Judas of Gamla and the “Fourth Sect” of Judaism – The “Zealots”


By Joe Bartling


Most everyone with a Christian or Jewish education has heard of the “Pharisees”, the “Sadducees”, and even the “Essenes”.  But there was a “Fourth Sect” of Second Temple Judaism founded by Judas the Galilean, or Judas of Gamala, according to Flavius Josephus, as documented in “Antiquities – Book 18″, Chapter 1, Verse 6” that relates the following:

But of the fourth sect of Jewish philosophy, Judas the Galilean was the author. These men agree in all other things with the Pharisaic notions; but they have an inviolable attachment to liberty, and say that God is to be their only Ruler and Lord. They also do not value dying any kinds of death, nor indeed do they heed the deaths of their relations and friends, nor can any such fear make them call any man lord. And since this immovable resolution of theirs is well known to a great many, I shall speak no further about that matter; nor am I afraid that any thing I have said of them should be disbelieved, but rather fear, that what I have said is beneath the resolution they show when they undergo pain. And it was in Gessius Florus’s time that the nation began to grow mad with this distemper, who was our procurator, and who occasioned the Jews to go wild with it by the abuse of his authority, and to make them revolt from the Romans. And these are the sects of Jewish philosophy.

Judas of Gamala led a movement, called “kana’im” in Hebrew (קנאים), “zealots” in English, inciting the people of Judea to rebel against the Roman Empire, and expel it from the Holy Land with force.  Judas proclaimed the Jewish state as a republic recognizing God alone as king and ruler and His laws as supreme.  Judas led an armed insurrection against the “census” called by Quirinius in the land of Iuadea in 6CE, who was appointed legate governor of the Roman province of Syria, when the Roman province of Iudaea was included for the purposes of the census.  Iudaea did not originally include the areas of the Galilee and the Golan.  .

This “census” is the same census that is referred to in the Christian Gospel of Luke:

Luke 2:1 “And it came to pass in those days, that there went out a decree from Caesar Augustus, that all the world should be taxed.”

Luke 2:2 “(And this taxing was first made when Cyrenius was governor of Syria.)”

Luke 2:3-5 And all went to be taxed, every one into his own city. And Joseph also went up from Galilee, out of the city of Nazareth, into Judaea, unto the city of David, which is called Bethlehem; (because he was of the house and lineage of David:) To be taxed with Mary his espoused wife, being great with child.
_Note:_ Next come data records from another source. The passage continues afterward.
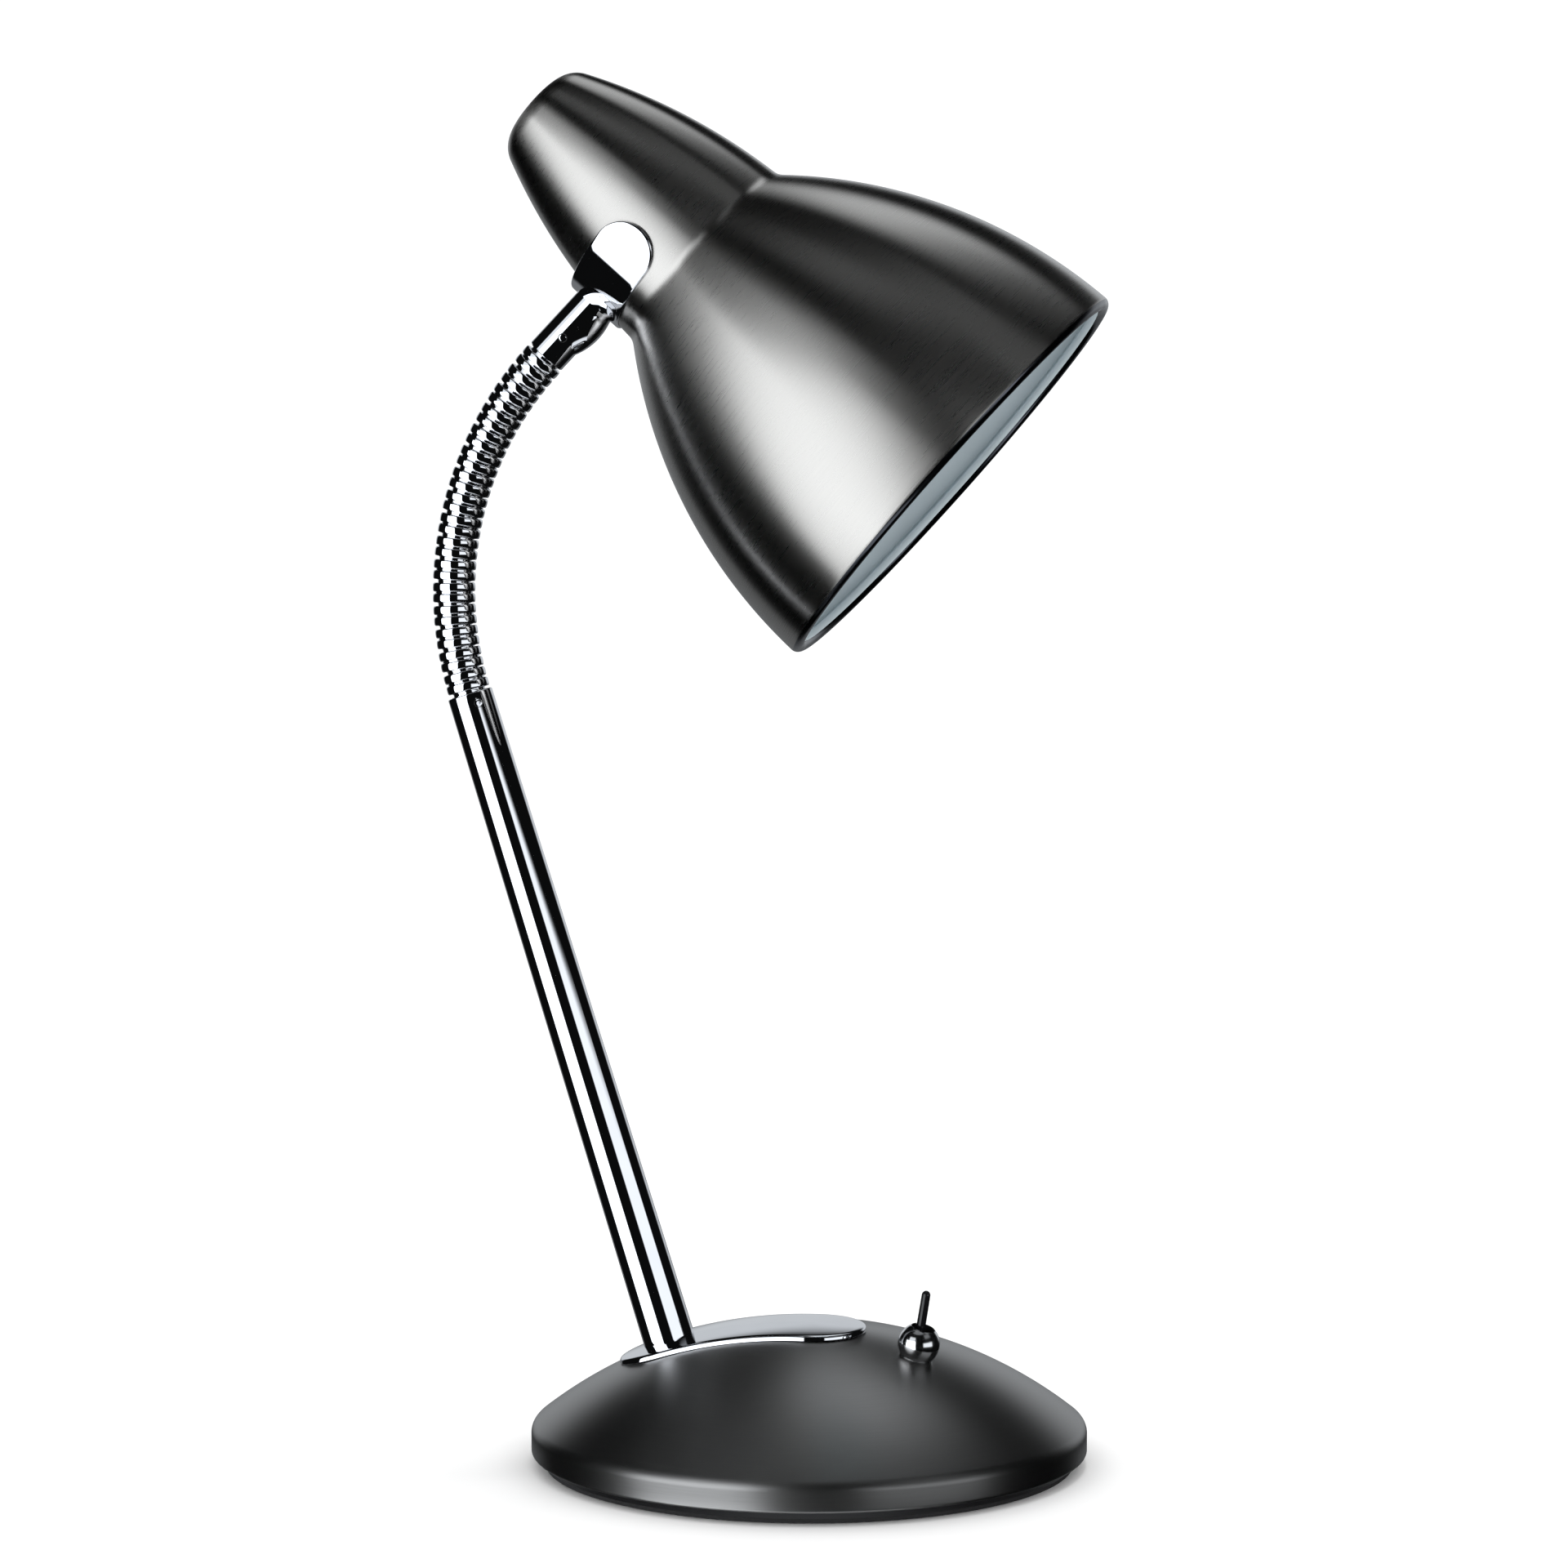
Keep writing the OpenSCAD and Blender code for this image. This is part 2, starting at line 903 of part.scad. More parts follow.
module holder_shell() {
  color([0.8, 0.65, 0.3])
    in_shade()
      ring(14.25, 13.6, 36, holder_end - 2);
}

module holder_contact() {
  color([0.8, 0.65, 0.3])
    in_shade() {
      translate([-4, -2.5, 34])
        cube([8, 5, 0.8]);
      translate([-3, -2, 34.8])
        cube([6, 4, 1.6]);
    }
}

module bulb_cap() {
  color([0.75, 0.75, 0.77])
    in_shade() {
      translate([0, 0, 36.5])
        cylinder(r = 4.5, h = 1.6);
      translate([0, 0, 38])
        cylinder(r1 = 9, r2 = 12.9, h = 3);
      for (i = [0 : 4])
        translate([0, 0, 41 + i * 3.6]) {
          cylinder(r1 = 12.9, r2 = 13.2, h = 1.8);
          translate([0, 0, 1.8])
            cylinder(r1 = 13.2, r2 = 12.9, h = 1.8);
        }
      translate([0, 0, 59])
        cylinder(r = 13.4, h = 4.5);
    }
}

module bulb_globe() {
  color([0.97, 0.97, 0.95])
    in_shade() {
      translate([0, 0, globe_at])
        sphere(r = globe_d / 2);
      translate([0, 0, 63.5])
        cylinder(r1 = 13, r2 = 18.4, h = globe_at - 63.5 - 12.95);
    }
}

// The lead from the gooseneck's top through the ferrule to the lampholder.
module head_lead() {
  lean = goose_end - shade_drop;
  mouth = neck_below - 10 * cos(lean);
  color([0.15, 0.15, 0.15])
    in_shade()
      lead([[neck_below + ferrule_len * cos(lean), 0, neck_along - ferrule_len * sin(lean)],
        [mouth, 0, neck_along + 10 * sin(lean)], [mouth - 2, 0, 46], [mouth - 2.2, 0, 34],
        [mouth - 4.5, 0, 28.5], [11, 0, 26]], lead_r);
}

// ---------------------------------------------------------------- everything

base_shell();
base_weight();
base_plate();
base_pad();
base_posts();
plate_screws();
saddle_plate();
stem_tube();
stem_nipple();
stem_washer();
stem_nut();
switch_body();
switch_bushing();
switch_nut();
switch_collar();
switch_terminals();
switch_lever();
cable_gland();
terminal_block();
base_lead();
stem_lead();
gooseneck_plug();
lower_grub_screw();
coil_01();
coil_02();
coil_03();
coil_04();
coil_05();
coil_06();
coil_07();
coil_08();
coil_09();
coil_10();
coil_11();
coil_12();
coil_13();
coil_14();
coil_15();
coil_16();
gooseneck_lead();
upper_ferrule();
upper_grub_screw();
neck_saddle();
neck_spacer();
neck_nipple();
neck_seat();
neck_nut();
shade_shell();
holder_plate();
holder_nipple();
holder_nut();
holder_body();
holder_shell();
holder_contact();
bulb_cap();
bulb_globe();
head_lead();
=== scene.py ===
import json
import math

import bmesh
import bpy
from mathutils import Matrix, Vector

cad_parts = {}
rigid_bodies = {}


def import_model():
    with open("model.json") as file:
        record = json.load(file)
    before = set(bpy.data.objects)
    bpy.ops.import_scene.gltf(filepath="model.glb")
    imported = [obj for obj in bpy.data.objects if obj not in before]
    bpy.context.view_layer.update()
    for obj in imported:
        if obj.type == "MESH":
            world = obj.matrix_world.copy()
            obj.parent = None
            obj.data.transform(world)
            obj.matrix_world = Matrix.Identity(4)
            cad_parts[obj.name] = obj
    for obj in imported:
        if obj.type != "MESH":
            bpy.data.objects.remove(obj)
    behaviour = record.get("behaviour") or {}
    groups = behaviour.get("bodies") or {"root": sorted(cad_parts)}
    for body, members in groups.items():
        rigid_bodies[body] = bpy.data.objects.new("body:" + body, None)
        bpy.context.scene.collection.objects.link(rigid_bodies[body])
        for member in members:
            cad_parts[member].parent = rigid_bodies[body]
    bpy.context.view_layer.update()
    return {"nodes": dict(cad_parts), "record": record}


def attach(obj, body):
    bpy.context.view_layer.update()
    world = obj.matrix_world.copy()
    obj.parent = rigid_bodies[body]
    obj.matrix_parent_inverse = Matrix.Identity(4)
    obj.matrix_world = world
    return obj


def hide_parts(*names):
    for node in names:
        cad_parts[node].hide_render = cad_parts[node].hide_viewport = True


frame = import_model()
nodes = frame["nodes"]

MM = 0.001
TAU = 2 * math.pi

# ------------------------------------------------------------------ sizes, in mm, as in the CAD

DOME_TOP, DOME_R, BASE_R, RIM_R = 39.4, 127.0, 80.0, 4.0
PLATE_TOP = 5.1
SADDLE_BACK, SADDLE_FRONT, SADDLE_W, SADDLE_T = 55.0, 17.0, 30.0, 1.4
SADDLE_ARCH, SADDLE_TURN = 138.0, -4.8
STEM_X, STEM_LEAN, STEM_LEN, STEM_GAP = 40.8, 17.2, 196.0, 0.6
STEM_FOOT_R, STEM_TOP_R, STEM_BORE_R = 7.5, 6.55, 5.3
SEGS, SEG_LEN, GOOSE_R, GOOSE_END, SEG_GAP, BALL_R = 16, 6.44, 6.15, 43.6, 0.9, 4.65
FERRULE_R, FERRULE_LEN = 5.9, 20.3
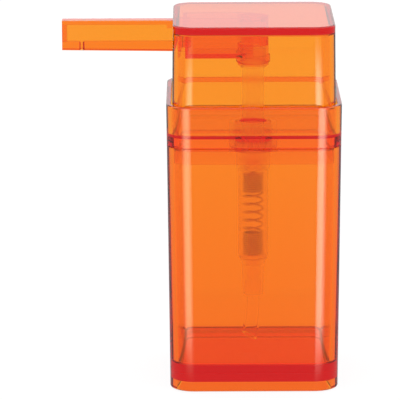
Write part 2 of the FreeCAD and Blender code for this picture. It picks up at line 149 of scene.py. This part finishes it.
def natural_plastic():
    """Natural polypropylene: milky, slightly warm, satin."""
    mat, tree, out = new_material("natural_plastic")
    cloud = noise(tree, 250, 3)
    skin = noise(tree, 2500, 2)
    shader = add(tree, "ShaderNodeBsdfPrincipled", {
        "Base Color": (1.0, 0.95, 0.9, 1),
        "Roughness": remap(tree, cloud, 0.4, 0.55),
        "IOR": NATURAL_IOR,
        "Transmission Weight": 1.0,
        "Normal": bump(tree, skin, 0.05, 0.00003),
    })
    tree.links.new(shader.outputs["BSDF"], out.inputs["Surface"])
    return mat


def clear_tube():
    """Clear extruded tube with faint lines along its length."""
    mat, tree, out = new_material("clear_tube")
    lines = noise(tree, 1500, 2, (1, 1, 40))
    shader = add(tree, "ShaderNodeBsdfPrincipled", {
        "Base Color": (1.0, 0.985, 0.97, 1),
        "Roughness": remap(tree, lines, 0.03, 0.12),
        "IOR": TUBE_IOR,
        "Transmission Weight": 1.0,
        "Normal": bump(tree, lines, 0.1, 0.00004),
    })
    tree.links.new(shader.outputs["BSDF"], out.inputs["Surface"])
    return mat


def spring_steel():
    """Drawn stainless wire: fine lines round the wire and slight dark patches."""
    mat, tree, out = new_material("spring_steel")
    drawn = noise(tree, 5000, 3)
    patch = noise(tree, 300, 2)
    shader = add(tree, "ShaderNodeBsdfPrincipled", {
        "Base Color": mix(tree, patch, (0.8, 0.79, 0.78), (0.95, 0.94, 0.93)),
        "Metallic": 1.0,
        "Roughness": remap(tree, drawn, 0.2, 0.38),
        "Normal": bump(tree, drawn, 0.15, 0.00002),
    })
    tree.links.new(shader.outputs["BSDF"], out.inputs["Surface"])
    return mat


def soft_rubber():
    """Matt off-white elastomer, thin enough to let light through, with a fine moulded grain."""
    mat, tree, out = new_material("soft_rubber")
    grain = noise(tree, 3000, 3)
    cloud = noise(tree, 200, 2)
    shader = add(tree, "ShaderNodeBsdfPrincipled", {
        "Base Color": mix(tree, cloud, (0.9, 0.86, 0.8), (1.0, 0.97, 0.92)),
        "Roughness": remap(tree, grain, 0.55, 0.75),
        "IOR": RUBBER_IOR,
        "Transmission Weight": 1.0,
        "Normal": bump(tree, grain, 0.2, 0.00005),
    })
    tree.links.new(shader.outputs["BSDF"], out.inputs["Surface"])
    return mat


MATERIALS = {
    "clear_orange": clear_orange(),
    "natural_plastic": natural_plastic(),
    "clear_tube": clear_tube(),
    "spring_steel": spring_steel(),
    "soft_rubber": soft_rubber(),
}


def dress_cad_nodes():
    """Every CAD node gets the material of its slot in the record."""
    slots = {part["node"]: part["material_slot"] for part in frame["record"]["subparts"]}
    for name, node in frame["nodes"].items():
        node.data.materials.clear()
        node.data.materials.append(MATERIALS[slots[name]])


# ---- pieces made here ---------------------------------------------------------------------
WIRE = 0.8 * MM
CLOSED_PITCH = 1.08 * WIRE
LOW_TURNS, OPEN_TURNS, HIGH_TURNS = 11, 5, 9  # closed, open and closed coils from below
EASE_TURNS = 0.35  # turns over which the pitch changes
EASE_SAMPLES = 5
STEPS_PER_TURN = 40
STEPS_AROUND = 14


def helix_point(turn, radius, height):
    angle = 2 * math.pi * turn
    return Vector((radius * math.cos(angle), radius * math.sin(angle), height))


def spring_zones(low, high):
    """Turns done and height of the wire's centre line at the ends of the spring's three zones."""
    bottom = low + WIRE / 2
    top = high - WIRE / 2
    return [
        (0, bottom),
        (LOW_TURNS, bottom + CLOSED_PITCH * LOW_TURNS),
        (LOW_TURNS + OPEN_TURNS, top - CLOSED_PITCH * HIGH_TURNS),
        (LOW_TURNS + OPEN_TURNS + HIGH_TURNS, top),
    ]


def coil_height(turn, zones):
    """Height at a turn, averaged over a short stretch so that the pitch changes smoothly."""
    total = 0.0
    for index in range(EASE_SAMPLES):
        spot = turn + EASE_TURNS * (index - (EASE_SAMPLES - 1) / 2) / EASE_SAMPLES
        spot = min(max(spot, 0.0), zones[-1][0])
        for (t0, z0), (t1, z1) in zip(zones, zones[1:]):
            if spot <= t1:
                total += z0 + (z1 - z0) * (spot - t0) / (t1 - t0)
                break
    return total / EASE_SAMPLES


def wire_ring(turn, radius, zones):
    """Points round the wire at a turn."""
    ahead_turn = turn + 0.001
    centre = helix_point(turn, radius, coil_height(turn, zones))
    ahead = helix_point(ahead_turn, radius, coil_height(ahead_turn, zones))
    along = (ahead - centre).normalized()
    outward = Vector((centre.x, centre.y, 0)).normalized()
    across = along.cross(outward).normalized()
    outward = across.cross(along)
    ring = []
    for spoke in range(STEPS_AROUND):
        angle = 2 * math.pi * spoke / STEPS_AROUND
        ring.append(centre + (outward * math.cos(angle) + across * math.sin(angle)) * WIRE / 2)
    return ring


def make_spring():
    """Return spring as a smooth round wire: closed coils, open coils, closed coils."""
    low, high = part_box("return_spring")
    zones = spring_zones(low.z, high.z)
    steps = zones[-1][0] * STEPS_PER_TURN
    verts = []
    faces = []
    for step in range(steps + 1):
        verts.extend(wire_ring(step / STEPS_PER_TURN, high.x - WIRE / 2, zones))
    for base in range(0, steps * STEPS_AROUND, STEPS_AROUND):
        above = base + STEPS_AROUND
        for spoke in range(STEPS_AROUND):
            other = (spoke + 1) % STEPS_AROUND
            faces.append((base + spoke, base + other, above + other, above + spoke))
    faces.append(tuple(reversed(range(STEPS_AROUND))))
    faces.append(tuple(range(steps * STEPS_AROUND, (steps + 1) * STEPS_AROUND)))
    mesh = bpy.data.meshes.new("pump_spring")
    mesh.from_pydata(verts, [], faces)
    mesh.update()
    for polygon in mesh.polygons:
        polygon.use_smooth = len(polygon.vertices) == 4
    spring = bpy.data.objects.new("pump_spring", mesh)
    bpy.context.collection.objects.link(spring)
    mesh.materials.append(MATERIALS["spring_steel"])
    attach(spring, "lid")
    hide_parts("return_spring")
    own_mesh(spring)


# ---- stage --------------------------------------------------------------------------------
SKY = 1.0  # radiance of the studio above the horizon
ROOM = 0.42  # radiance of the room below the horizon, which only reflections see
TABLE_GLOW = 0.895
TABLE_HALF = 40.0
TABLE_LEVEL = -0.3 * MM
# Orange light painted on the floor under the foot: its margin, rounded corner, fade and where it turns
# yellower
PAINTED_LIGHT_MARGIN = 3 * MM  # from the widest part of the tumbler in to the edge of its foot
PAINTED_LIGHT_CORNER = 10 * MM
PAINTED_LIGHT_FADE = 1.5 * MM
PAINTED_LIGHT_START_Y = -18 * MM  # from here back to the middle the light under the foot gets yellower
WHITE = (1.0, 1.0, 1.0)
# Colours of the orange light painted under the foot, at its front and towards its back
PAINTED_LIGHT_FRONT = (1.0, 0.31, 0.02)
PAINTED_LIGHT_BACK = (1.0, 0.52, 0.03)
BOX_LEFT = (1.0, 1.0, 0.7)
BOX_RIGHT = (1.0, 1.0, 0.85)
BOX_LEFT_POWER = 4.2
BOX_RIGHT_POWER = 5.4
# Where a soft box begins, is at full strength, is still at full strength and ends, in degrees
BOX_SIDEWAYS = (1, 16, 24, 50)
BOX_UPRIGHT = (-17.0, -15.6, -9.4, -8.2)


def painted_light_under_foot(tree):
    """White, but with orange light painted under the foot, standing in for the light that has come through
    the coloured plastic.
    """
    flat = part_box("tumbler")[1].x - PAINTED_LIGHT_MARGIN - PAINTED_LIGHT_CORNER
    place = add(tree, "ShaderNodeTexCoord").outputs["Object"]
    past = place
    for operation, operand in (("MULTIPLY", (1, 1, 0)), ("ABSOLUTE", None),
                               ("SUBTRACT", (flat, flat, 0)), ("MAXIMUM", (0, 0, 0))):
        inputs = {0: past} if operand is None else {0: past, 1: operand}
        past = add(tree, "ShaderNodeVectorMath", inputs, operation=operation).outputs[0]
    distance = add(tree, "ShaderNodeVectorMath", {0: past}, operation="LENGTH").outputs["Value"]
    inside = remap(tree, distance, 1.0, 0.0, PAINTED_LIGHT_CORNER - PAINTED_LIGHT_FADE, PAINTED_LIGHT_CORNER)
    depth = add(tree, "ShaderNodeSeparateXYZ", {0: place}).outputs["Y"]
    behind = remap(tree, depth, 0.0, 1.0, PAINTED_LIGHT_START_Y, 0.0)
    return mix(tree, inside, WHITE, mix(tree, behind, PAINTED_LIGHT_FRONT, PAINTED_LIGHT_BACK))


def make_floor():
    """White light table with orange light painted under the foot, which glossy reflections look past into the
    darker room.
    """
    corners = [(x * TABLE_HALF, y * TABLE_HALF, TABLE_LEVEL) for x, y in ((-1, -1), (1, -1), (1, 1), (-1, 1))]
    mesh = bpy.data.meshes.new("floor")
    mesh.from_pydata(corners, [], [(0, 1, 2, 3)])
    floor = bpy.data.objects.new("floor", mesh)
    bpy.context.collection.objects.link(floor)
    mat, tree, out = new_material("light_table")
    # The table's emission carries the orange light painted under the foot
    glow = add(tree, "ShaderNodeEmission", {"Color": painted_light_under_foot(tree), "Strength": TABLE_GLOW})
    matt = add(tree, "ShaderNodeBsdfDiffuse", {"Color": (0.15, 0.15, 0.15, 1)})
    both = add(tree, "ShaderNodeAddShader", {0: glow.outputs[0], 1: matt.outputs[0]})
    tree.links.new(both.outputs[0], out.inputs["Surface"])
    mesh.materials.append(mat)
    floor.visible_glossy = False


def fade(tree, value, zero_at, one_at):
    """Smooth step from 0 to 1 between two values."""
    inputs = {"Value": value, "From Min": zero_at, "From Max": one_at, "To Min": 0.0, "To Max": 1.0}
    return add(tree, "ShaderNodeMapRange", inputs, interpolation_type="SMOOTHSTEP").outputs["Result"]


def calculate(tree, operation, first, second):
    return add(tree, "ShaderNodeMath", {0: first, 1: second}, operation=operation).outputs[0]


def band(tree, value, degrees):
    """1 between the sines of the two middle angles, fading to 0 at the outer two."""
    zero_low, one_low, one_high, zero_high = (math.sin(math.radians(angle)) for angle in degrees)
    rise = fade(tree, value, zero_low, one_low)
    fall = fade(tree, value, zero_high, one_high)
    return calculate(tree, "MULTIPLY", rise, fall)


def make_world():
    """White studio above the horizon. Below it, seen only in reflections, a grey room with two
    soft boxes low on either side of the front."""
    world = bpy.data.worlds.new("studio")
    bpy.context.scene.world = world
    world.use_nodes = True
    tree = world.node_tree
    tree.nodes.clear()
    way = add(tree, "ShaderNodeTexCoord").outputs["Generated"]
    axes = add(tree, "ShaderNodeSeparateXYZ", {0: way})
    x, y, z = (axes.outputs[axis] for axis in "XYZ")
    sky = fade(tree, z, -0.06, -0.005)
    room = remap(tree, sky, ROOM, SKY)
    sideways = add(tree, "ShaderNodeMath", {0: x}, operation="ABSOLUTE").outputs[0]
    across = band(tree, sideways, BOX_SIDEWAYS)
    upright = band(tree, z, BOX_UPRIGHT)
    front = fade(tree, y, 0.0, -0.1)
    box = calculate(tree, "MULTIPLY", calculate(tree, "MULTIPLY", across, upright), front)
    right = fade(tree, x, -0.05, 0.05)
    power = remap(tree, right, BOX_LEFT_POWER, BOX_RIGHT_POWER)
    surroundings = add(tree, "ShaderNodeBackground", {"Color": (*WHITE, 1), "Strength": room})
    boxes = add(tree, "ShaderNodeBackground", {
        "Color": mix(tree, right, BOX_LEFT, BOX_RIGHT),
        "Strength": calculate(tree, "MULTIPLY", box, power),
    })
    both = add(tree, "ShaderNodeAddShader", {0: surroundings.outputs[0], 1: boxes.outputs[0]})
    out = add(tree, "ShaderNodeOutputWorld")
    tree.links.new(both.outputs[0], out.inputs["Surface"])


def make_camera():
    """Long lens in front of the dispenser, looking a little down on it."""
    data = bpy.data.cameras.new("camera")
    data.sensor_width = 36.0
    data.lens = 297.0
    data.clip_start = 0.05
    data.clip_end = 100.0
    camera = bpy.data.objects.new("camera", data)
    bpy.context.collection.objects.link(camera)
    camera.location = (-0.02187, -1.328, 0.3666)
    camera.rotation_euler = (math.radians(77.5075), math.radians(0.2), math.radians(-0.045))
    bpy.context.scene.camera = camera


def set_studio():
    """Plain tone curve, and enough bounces for light to pass all the nested clear walls."""
    scene = bpy.context.scene
    scene.view_settings.view_transform = "Standard"
    scene.cycles.max_bounces = 40
    scene.cycles.transmission_bounces = 40
    scene.cycles.glossy_bounces = 24
    scene.cycles.transparent_max_bounces = 24


dress_cad_nodes()
make_spring()
make_floor()
make_world()
make_camera()
set_studio()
Josephus does not mention the death of Judas, but his death is mentioned in Acts, 5:37, in a speech by Gamaliel,who lists other messianic movements that had gone down in failure, suggesting the movement led by Jesus would have a similar fate.

“After him, Judas the Galilean appeared in the days of the census and led a band of people in revolt. He too was killed, and all his followers were scattered.”

A sub-group of the Zealots were the “Sicarii”, or “dagger-men”, named after the daggers they concealed under their garments, with which they attacked Romans and Roman sympathizers.

According to Josephus, two of Judas’ sons, James and Simon,  were executed at the command of Governor Tiberius Julius Alexander (Antiquities 20, 100-103).